◆ Given data ◆
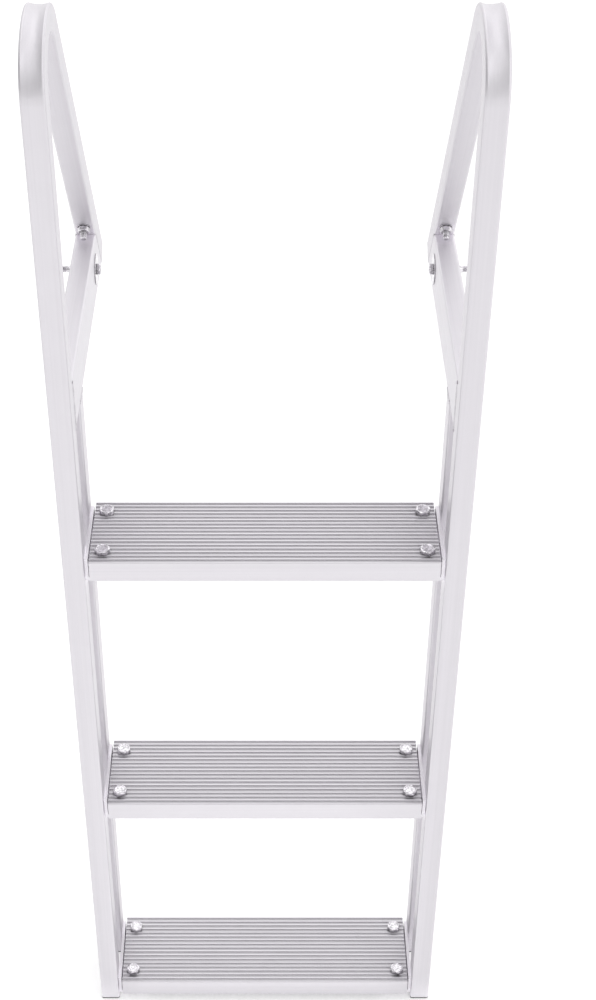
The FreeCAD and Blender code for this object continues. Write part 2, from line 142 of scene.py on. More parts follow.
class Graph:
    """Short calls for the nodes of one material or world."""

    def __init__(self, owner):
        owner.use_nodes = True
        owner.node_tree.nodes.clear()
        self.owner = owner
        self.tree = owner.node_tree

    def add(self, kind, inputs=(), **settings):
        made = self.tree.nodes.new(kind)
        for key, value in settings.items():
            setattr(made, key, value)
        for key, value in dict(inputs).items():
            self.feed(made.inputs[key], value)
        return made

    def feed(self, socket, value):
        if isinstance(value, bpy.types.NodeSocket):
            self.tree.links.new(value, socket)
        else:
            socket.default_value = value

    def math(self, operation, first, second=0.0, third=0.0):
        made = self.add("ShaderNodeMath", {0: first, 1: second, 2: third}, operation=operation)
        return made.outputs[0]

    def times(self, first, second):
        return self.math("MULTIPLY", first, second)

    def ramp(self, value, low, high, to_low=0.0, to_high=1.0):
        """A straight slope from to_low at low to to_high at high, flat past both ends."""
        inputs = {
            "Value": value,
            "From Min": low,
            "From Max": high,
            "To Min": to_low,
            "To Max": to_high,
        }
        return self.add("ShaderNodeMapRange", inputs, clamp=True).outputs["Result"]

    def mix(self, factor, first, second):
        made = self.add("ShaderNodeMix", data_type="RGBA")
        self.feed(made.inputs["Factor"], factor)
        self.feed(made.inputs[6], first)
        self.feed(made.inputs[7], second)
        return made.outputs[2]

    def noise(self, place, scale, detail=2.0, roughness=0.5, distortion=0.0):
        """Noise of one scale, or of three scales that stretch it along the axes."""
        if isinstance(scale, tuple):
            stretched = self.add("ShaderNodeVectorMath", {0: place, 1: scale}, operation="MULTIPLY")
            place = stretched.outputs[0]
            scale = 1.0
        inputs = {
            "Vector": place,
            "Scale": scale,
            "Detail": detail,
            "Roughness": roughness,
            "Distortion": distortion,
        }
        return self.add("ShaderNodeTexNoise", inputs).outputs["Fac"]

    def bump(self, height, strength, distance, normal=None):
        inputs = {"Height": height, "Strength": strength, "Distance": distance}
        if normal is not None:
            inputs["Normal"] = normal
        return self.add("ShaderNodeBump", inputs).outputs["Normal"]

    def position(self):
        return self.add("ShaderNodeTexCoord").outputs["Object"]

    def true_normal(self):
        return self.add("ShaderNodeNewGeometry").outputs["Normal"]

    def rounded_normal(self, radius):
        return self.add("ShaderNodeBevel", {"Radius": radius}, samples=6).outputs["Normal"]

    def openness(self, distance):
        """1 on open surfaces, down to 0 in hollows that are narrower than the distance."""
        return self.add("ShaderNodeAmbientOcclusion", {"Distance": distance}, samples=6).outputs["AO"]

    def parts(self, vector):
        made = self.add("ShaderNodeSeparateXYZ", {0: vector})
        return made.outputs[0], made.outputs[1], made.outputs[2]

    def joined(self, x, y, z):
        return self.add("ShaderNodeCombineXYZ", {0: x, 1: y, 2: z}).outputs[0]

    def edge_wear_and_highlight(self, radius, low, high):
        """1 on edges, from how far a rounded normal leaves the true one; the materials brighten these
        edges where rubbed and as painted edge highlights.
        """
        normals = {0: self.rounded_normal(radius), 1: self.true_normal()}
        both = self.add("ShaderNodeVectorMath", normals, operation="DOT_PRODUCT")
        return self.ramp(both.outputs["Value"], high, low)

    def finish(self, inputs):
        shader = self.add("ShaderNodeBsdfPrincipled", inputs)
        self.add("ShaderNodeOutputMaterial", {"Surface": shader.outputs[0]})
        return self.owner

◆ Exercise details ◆
Repeat every line of the material exactly as given.

◆ Answer to the task ◆
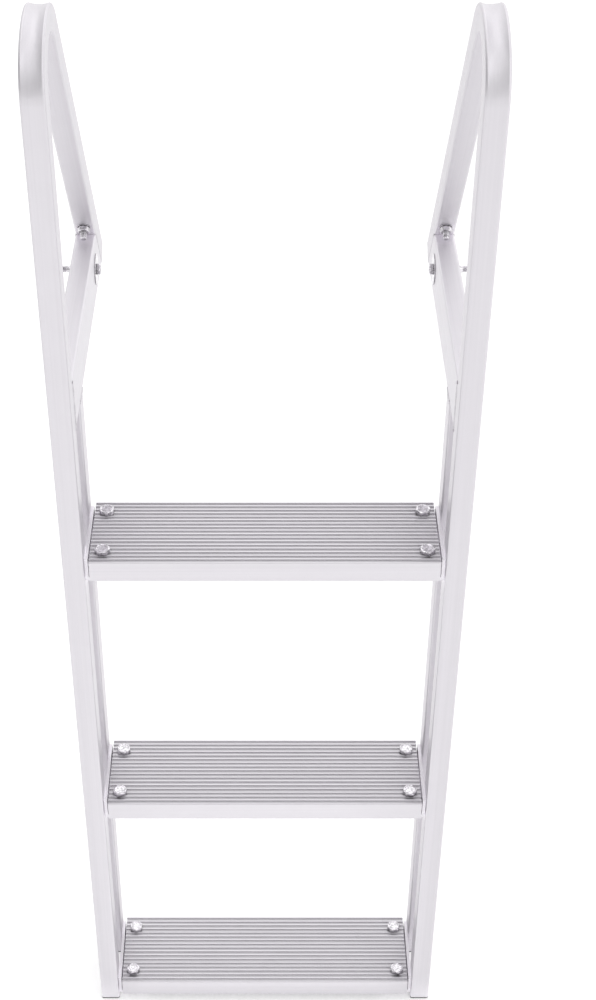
The FreeCAD and Blender code for this object continues. Write part 2, from line 142 of scene.py on. More parts follow.
class Graph:
    """Short calls for the nodes of one material or world."""

    def __init__(self, owner):
        owner.use_nodes = True
        owner.node_tree.nodes.clear()
        self.owner = owner
        self.tree = owner.node_tree

    def add(self, kind, inputs=(), **settings):
        made = self.tree.nodes.new(kind)
        for key, value in settings.items():
            setattr(made, key, value)
        for key, value in dict(inputs).items():
            self.feed(made.inputs[key], value)
        return made

    def feed(self, socket, value):
        if isinstance(value, bpy.types.NodeSocket):
            self.tree.links.new(value, socket)
        else:
            socket.default_value = value

    def math(self, operation, first, second=0.0, third=0.0):
        made = self.add("ShaderNodeMath", {0: first, 1: second, 2: third}, operation=operation)
        return made.outputs[0]

    def times(self, first, second):
        return self.math("MULTIPLY", first, second)

    def ramp(self, value, low, high, to_low=0.0, to_high=1.0):
        """A straight slope from to_low at low to to_high at high, flat past both ends."""
        inputs = {
            "Value": value,
            "From Min": low,
            "From Max": high,
            "To Min": to_low,
            "To Max": to_high,
        }
        return self.add("ShaderNodeMapRange", inputs, clamp=True).outputs["Result"]

    def mix(self, factor, first, second):
        made = self.add("ShaderNodeMix", data_type="RGBA")
        self.feed(made.inputs["Factor"], factor)
        self.feed(made.inputs[6], first)
        self.feed(made.inputs[7], second)
        return made.outputs[2]

    def noise(self, place, scale, detail=2.0, roughness=0.5, distortion=0.0):
        """Noise of one scale, or of three scales that stretch it along the axes."""
        if isinstance(scale, tuple):
            stretched = self.add("ShaderNodeVectorMath", {0: place, 1: scale}, operation="MULTIPLY")
            place = stretched.outputs[0]
            scale = 1.0
        inputs = {
            "Vector": place,
            "Scale": scale,
            "Detail": detail,
            "Roughness": roughness,
            "Distortion": distortion,
        }
        return self.add("ShaderNodeTexNoise", inputs).outputs["Fac"]

    def bump(self, height, strength, distance, normal=None):
        inputs = {"Height": height, "Strength": strength, "Distance": distance}
        if normal is not None:
            inputs["Normal"] = normal
        return self.add("ShaderNodeBump", inputs).outputs["Normal"]

    def position(self):
        return self.add("ShaderNodeTexCoord").outputs["Object"]

    def true_normal(self):
        return self.add("ShaderNodeNewGeometry").outputs["Normal"]

    def rounded_normal(self, radius):
        return self.add("ShaderNodeBevel", {"Radius": radius}, samples=6).outputs["Normal"]

    def openness(self, distance):
        """1 on open surfaces, down to 0 in hollows that are narrower than the distance."""
        return self.add("ShaderNodeAmbientOcclusion", {"Distance": distance}, samples=6).outputs["AO"]

    def parts(self, vector):
        made = self.add("ShaderNodeSeparateXYZ", {0: vector})
        return made.outputs[0], made.outputs[1], made.outputs[2]

    def joined(self, x, y, z):
        return self.add("ShaderNodeCombineXYZ", {0: x, 1: y, 2: z}).outputs[0]

    def edge_wear_and_highlight(self, radius, low, high):
        """1 on edges, from how far a rounded normal leaves the true one; the materials brighten these
        edges where rubbed and as painted edge highlights.
        """
        normals = {0: self.rounded_normal(radius), 1: self.true_normal()}
        both = self.add("ShaderNodeVectorMath", normals, operation="DOT_PRODUCT")
        return self.ramp(both.outputs["Value"], high, low)

    def finish(self, inputs):
        shader = self.add("ShaderNodeBsdfPrincipled", inputs)
        self.add("ShaderNodeOutputMaterial", {"Surface": shader.outputs[0]})
        return self.owner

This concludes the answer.